*EXERCISE BRIEF*: Quote, with no changes, the lines that run from the top of the material to the line with "# Flat leads", both included.

*INFORMATION SHOWN*:
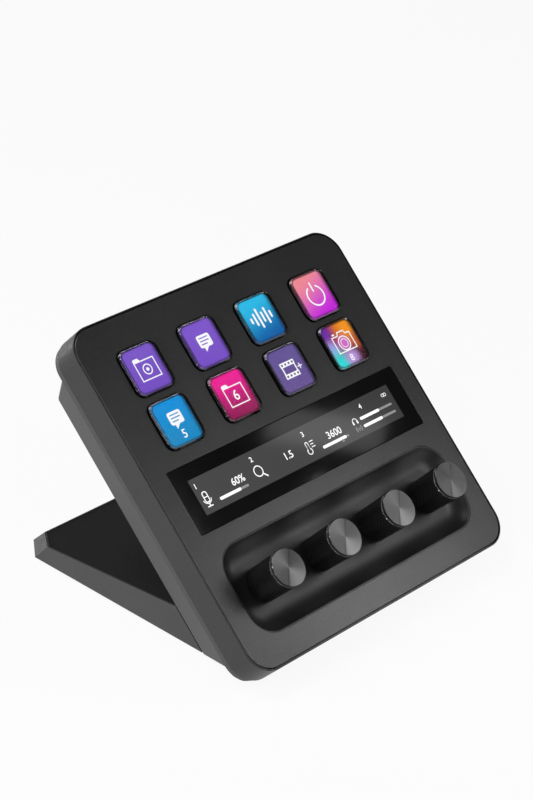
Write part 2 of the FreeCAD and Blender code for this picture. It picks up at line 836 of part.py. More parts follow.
def make_board_parts():
    return Part.makeCompound([
        on_board(processor_size, processor_share * main_board_width, main_board_middle),
        on_board(memory_size, memory_share * main_board_width, main_board_middle),
        on_board(power_size, power_share * main_board_width, main_board_middle),
        on_board(connector_size, 0, display_lead_y),
        on_board(connector_size, 0, dial_lead_y),
    ])


def make_usb_socket():
    high = main_board_low
    low = hump_low + socket_drop
    shell = plate(socket_width, socket_height, socket_height / 2 - touch_share * reach, low, high,
                  0, socket_middle)
    mouth_width = socket_width - 2 * socket_wall
    mouth_height = socket_height - 2 * socket_wall
    mouth = plate(mouth_width, mouth_height, mouth_height / 2 - touch_share * reach, low - overrun,
                  low + socket_depth, 0, socket_middle)
    tongue = block(tongue_width, tongue_thickness, low + tongue_drop, low + socket_depth, 0, socket_middle)
    return fuse(shell.cut(mouth), [tongue])


# Flat leads that run from one board to another

def ribbon(points):
    """Flat lead of three points in the y and z plane, with one rounded bend."""
    start, corner, end = [vector(0, y, z) for y, z in points]
    first = (start - corner).normalize()
    second = (end - corner).normalize()
    bend_start = corner + first * ribbon_bend
    bend_end = corner + second * ribbon_bend
    centre = corner + (first + second) * ribbon_bend
    middle = centre + (corner - centre).normalize() * ribbon_bend
    path = Part.Wire([Part.makeLine(start, bend_start), Part.Arc(bend_start, middle, bend_end).toShape(),
                      Part.makeLine(bend_end, end)])
    across = vector(ribbon_width / 2, 0, 0)
    thick = second * (ribbon_thickness / 2)
    corners = [start - across - thick, start + across - thick, start + across + thick, start - across + thick]
    return path.makePipeShell([Part.makePolygon(corners + corners[:1])], True, False)


def make_display_ribbon():
    middle_z = (key_board_low + key_display_low) / 2
    start = (key_middle - board_height / 2, middle_z)
    return ribbon([start, (display_lead_y, middle_z), (display_lead_y, main_board_top + connector_size[2])])


def make_dial_ribbon():
    edge_y = well_middle + dial_board_height / 2
    middle_z = (dial_board_low + dial_board_top) / 2
    return ribbon([(edge_y, middle_z), (dial_lead_y, middle_z),
                   (dial_lead_y, main_board_top + connector_size[2])])


# Foot: a hollow wedge behind the hump, drawn over the floor

def foot_front(z, inset):
    return back_plane(z, foot_depth + inset)


def foot_back(z, inset):
    return foot_back_y - inset + (foot_back_z - z) * toe_slope


def foot_roof(y, drop):
    return foot_front_z + (y - foot_front_y) * foot_slope - drop


def roof_meets(edge, drop):
    """Height at which the sloping roof line meets a front or back edge line."""
    base = edge(0)
    lean = edge(1) - base
    return (foot_roof(base, drop)) / (1 - lean * foot_slope)


def foot_block(front, back, side, low, high=None, drop=0.0):
    """Wedge drawn in from each side; its top is the roof line, or flat where high is given."""
    def front_edge(z):
        return foot_front(z, front)

    def back_edge(z):
        return foot_back(z, back)

    front_high = roof_meets(front_edge, drop) if high is None else high
    back_high = roof_meets(back_edge, drop) if high is None else high
    half = foot_width / 2 - side
    corners = [vector(-half, front_edge(low), low), vector(-half, front_edge(front_high), front_high),
               vector(-half, back_edge(back_high), back_high), vector(-half, back_edge(low), low)]
    wedge = Part.Face(Part.makePolygon(corners + corners[:1])).extrude(vector(2 * half, 0, 0))
    for hand in (-1, 1):
        corner_y = foot_back_y - foot_corner_along
        on_side = vector(hand * foot_width / 2, corner_y, foot_roof(corner_y, 0))
        on_back = vector(hand * (foot_width / 2 - foot_corner_across), foot_back_y, foot_back_z)
        on_floor = vector(hand * foot_width / 2, corner_y + foot_corner_toe, foot_low)
        normal = (on_back - on_side).cross(on_floor - on_side).normalize()
        if normal.x * hand < 0:
            normal = normal * -1
        wedge = wedge.cut(half_space(on_side - normal * side, normal))
    return wedge


def foot_pads():
    """The raised land of the foot's front wall, which touches the hump inside the seam."""
    low = foot_low + foot_seam_depth
    high = foot_front_z - foot_seam_depth
    half = foot_width / 2 - foot_seam_depth
    corners = [vector(-half, back_plane(low, hump_depth), low),
               vector(-half, back_plane(high, hump_depth), high),
               vector(-half, back_plane(high, foot_depth), high),
               vector(-half, back_plane(low, foot_depth), low)]
    return Part.Face(Part.makePolygon(corners + corners[:1])).extrude(vector(2 * half, 0, 0))


def upright_rod(radius, low, high, x):
    """Rod square to the panel, given in the flat panel frame, as it lies over the floor."""
    tube = rod(radius, low, high, x, foot_screw_height)
    tube.rotate(vector(0, 0, 0), vector(1, 0, 0), panel_tilt)
    tube.translate(vector(0, 0, panel_lift))
    return tube


foot_wall_low = -foot_depth - foot_front_wall


def make_stand_shell():
    skin = foot_block(0, 0, 0, foot_low)
    roof_drop = mat_drop + mat_thickness
    cavity = foot_block(foot_front_wall, foot_wall, foot_wall, foot_low - overrun, None, roof_drop + foot_wall)
    recess = foot_block(mat_rim, mat_rim, mat_rim, foot_low, None, -overrun)
    recess = recess.cut(foot_block(0, 0, 0, foot_low, None, roof_drop))
    shell = fuse(skin.cut(cavity).cut(recess), [foot_pads()])
    holes = [upright_rod(foot_screw_radius + screw_hole_gap, foot_wall_low - overrun, hump_low + overrun, x)
             for x in foot_screw_places]
    return shell.cut(Part.makeCompound(holes))


def make_stand_mat():
    inlay = foot_block(mat_rim, mat_rim, mat_rim, foot_low, None, mat_drop)
    return inlay.cut(foot_block(0, 0, 0, foot_low, None, mat_drop + mat_thickness))


def make_stand_base():
    inset = foot_wall + base_gap
    return foot_block(foot_front_wall + base_gap, inset, inset, foot_low, foot_low + base_thickness)


def make_stand_weight():
    start = foot_front(foot_low, foot_front_wall) + weight_start
    low = foot_low + base_thickness
    return block(weight_width, weight_length, low, low + weight_thickness, 0, start + weight_length / 2)


def make_foot_pad():
    return foot_block(pad_inset, pad_inset, pad_inset, 0, pad_thickness)


def make_stand_screws():
    screws = []
    for x in foot_screw_places:
        head = rod(foot_screw_head_radius, foot_wall_low - foot_screw_head, foot_wall_low, x, foot_screw_height)
        tip = hump_low + cover_wall + foot_boss_depth - screw_end_gap
        shank = rod(foot_screw_radius, foot_wall_low, tip, x, foot_screw_height)
        screws.append(fuse(head, [shank]))
    return Part.makeCompound(screws)


def main():
    panel_pieces = {
        "faceplate": make_faceplate,
        "front_frame": make_front_frame,
        "carrier_frame": make_carrier_frame,
        "key_membrane": make_key_membrane,
        "key_board": make_key_board,
        "key_display": make_key_display,
        "display_plate": make_display_plate,
        "touch_glass": make_touch_glass,
        "strip_display": make_strip_display,
        "dial_tray": make_dial_tray,
        "dial_board": make_dial_board,
        "encoder_cases": make_encoder_cases,
        "rear_cover": make_rear_cover,
        "housing_screws": make_housing_screws,
        "main_board": make_main_board,
        "board_parts": make_board_parts,
        "board_screws": make_board_screws,
        "usb_socket": make_usb_socket,
        "display_ribbon": make_display_ribbon,
        "dial_ribbon": make_dial_ribbon,
        "stand_screws": make_stand_screws,
    }
    for name, make in panel_pieces.items():
        save(name, stand_up(make()))
    for number, (x, y) in enumerate(key_places(), 1):
        save("key_skirt_%d" % number, stand_up(make_key_skirt(x, y)))
        save("key_lens_%d" % number, stand_up(make_key_lens(x, y)))
    for number, (x, y) in enumerate(dial_places(), 1):
        save("push_slider_%d" % number, stand_up(make_push_slider(x, y)))
        save("knob_shaft_%d" % number, stand_up(make_knob_shaft(x, y)))
        save("knob_grip_%d" % number, stand_up(make_knob_grip(x, y)))
        save("knob_cap_%d" % number, stand_up(make_knob_cap(x, y)))
    foot_pieces = {
        "stand_shell": make_stand_shell,
        "stand_mat": make_stand_mat,
        "stand_base": make_stand_base,
        "stand_weight": make_stand_weight,
        "foot_pad": make_foot_pad,
    }
    for name, make in foot_pieces.items():
        save(name, set_down(make()))


main()
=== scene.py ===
import json
import math

import bmesh
import bpy
from mathutils import Matrix, Vector


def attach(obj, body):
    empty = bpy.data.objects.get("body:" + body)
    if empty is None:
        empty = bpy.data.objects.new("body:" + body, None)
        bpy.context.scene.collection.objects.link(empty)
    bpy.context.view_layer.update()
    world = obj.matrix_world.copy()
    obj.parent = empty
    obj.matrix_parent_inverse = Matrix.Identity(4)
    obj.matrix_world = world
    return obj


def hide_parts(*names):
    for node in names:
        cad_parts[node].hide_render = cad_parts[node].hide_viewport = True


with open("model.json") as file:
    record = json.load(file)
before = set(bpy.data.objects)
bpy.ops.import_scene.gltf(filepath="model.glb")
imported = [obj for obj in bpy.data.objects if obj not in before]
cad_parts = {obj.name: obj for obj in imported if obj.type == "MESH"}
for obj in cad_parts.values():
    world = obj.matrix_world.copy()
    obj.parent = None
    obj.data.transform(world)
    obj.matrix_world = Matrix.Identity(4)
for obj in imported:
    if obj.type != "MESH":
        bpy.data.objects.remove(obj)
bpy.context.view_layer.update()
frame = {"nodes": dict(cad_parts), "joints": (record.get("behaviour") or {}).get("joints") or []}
nodes = frame["nodes"]
joints = {joint["name"]: joint for joint in frame["joints"]}
mm = 0.001

print("camera")

camera = {
    # where the photograph was taken from, m, the picture's own right and up, and the lens, mm
    "place": (-0.6084, -0.5346, 0.5016),
    "right": (0.6783, -0.7333, 0.0471),
    "up": (0.3194, 0.3521, 0.8798),
    "lens": 112.86,
    "sensor": 36.0,
}


def makeCamera():
    right = Vector(camera["right"]).normalized()
    back = right.cross(Vector(camera["up"])).normalized()
    up = back.cross(right)
    turn = Matrix((right, up, back)).transposed().to_4x4()
    lens = bpy.data.cameras.new("photoCamera")
    lens.sensor_width = camera["sensor"]
    lens.lens = camera["lens"]
    lens.clip_end = 20
    seen = bpy.data.objects.new("photoCamera", lens)
    seen.matrix_world = Matrix.Translation(camera["place"]) @ turn
    bpy.context.scene.collection.objects.link(seen)
    bpy.context.scene.camera = seen


makeCamera()

# The panel's own frame: x across it, y up it, z out of its face, zero at the middle of the face.
# A dial's turning axis is square to the panel and starts level with its face.
panel = {
    "keyRows": (46.35, 24.65),   # heights of the two rows of keys, mm
    "keyPitch": 29.9,
    "stripRow": -3.1,
    "dialRow": -40.25,
    "dialPitch": 29.85,
}
firstTurn = joints["dial_1_turn"]
panelOut = Vector(firstTurn["axis"]).normalized()
panelAcross = Vector((1, 0, 0))
panelUp = panelOut.cross(panelAcross)
dialStart = Vector(firstTurn["pos_m"])
panelMiddle = Vector((0, dialStart.y, dialStart.z)) - panelUp * panel["dialRow"] * mm
panelTurn = Matrix((panelAcross, panelUp, panelOut)).transposed().to_4x4()


def onPanel(x, y):
    return Matrix.Translation(panelMiddle) @ panelTurn @ Matrix.Translation(Vector((x, y, 0)) * mm)


def keyPlace(number):
    row, column = divmod(number - 1, 4)
    return (column - 1.5) * panel["keyPitch"], panel["keyRows"][row]


def dialPlace(number):
    return (number - 2.5) * panel["dialPitch"], panel["dialRow"]


print("shader kit")


def colour(code):
    # a display colour such as 7c52cc as the linear one that the shaders take
    parts = [int(code[i:i + 2], 16) / 255 for i in (0, 2, 4)]
    return tuple(p / 12.92 if p <= 0.04045 else ((p + 0.055) / 1.055) ** 2.4 for p in parts) + (1,)


black = colour("000000")
white = colour("ffffff")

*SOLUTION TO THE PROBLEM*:
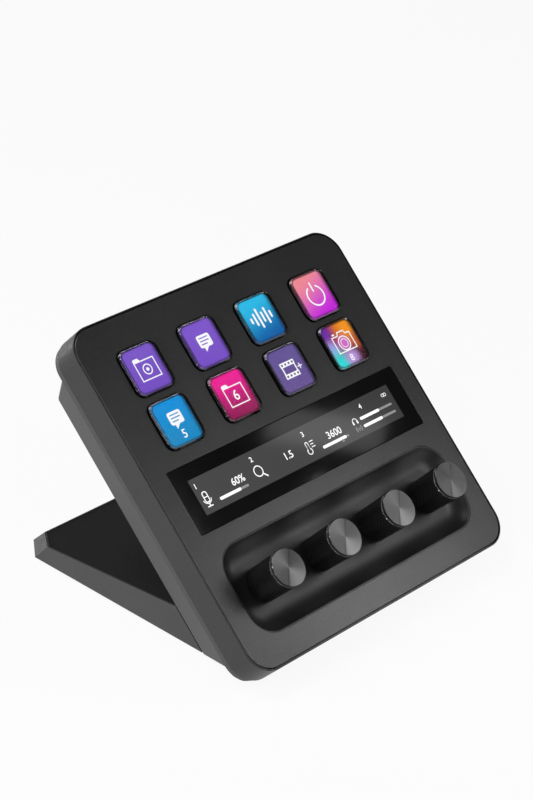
Write part 2 of the FreeCAD and Blender code for this picture. It picks up at line 836 of part.py. More parts follow.
def make_board_parts():
    return Part.makeCompound([
        on_board(processor_size, processor_share * main_board_width, main_board_middle),
        on_board(memory_size, memory_share * main_board_width, main_board_middle),
        on_board(power_size, power_share * main_board_width, main_board_middle),
        on_board(connector_size, 0, display_lead_y),
        on_board(connector_size, 0, dial_lead_y),
    ])


def make_usb_socket():
    high = main_board_low
    low = hump_low + socket_drop
    shell = plate(socket_width, socket_height, socket_height / 2 - touch_share * reach, low, high,
                  0, socket_middle)
    mouth_width = socket_width - 2 * socket_wall
    mouth_height = socket_height - 2 * socket_wall
    mouth = plate(mouth_width, mouth_height, mouth_height / 2 - touch_share * reach, low - overrun,
                  low + socket_depth, 0, socket_middle)
    tongue = block(tongue_width, tongue_thickness, low + tongue_drop, low + socket_depth, 0, socket_middle)
    return fuse(shell.cut(mouth), [tongue])


# Flat leads that run from one board to another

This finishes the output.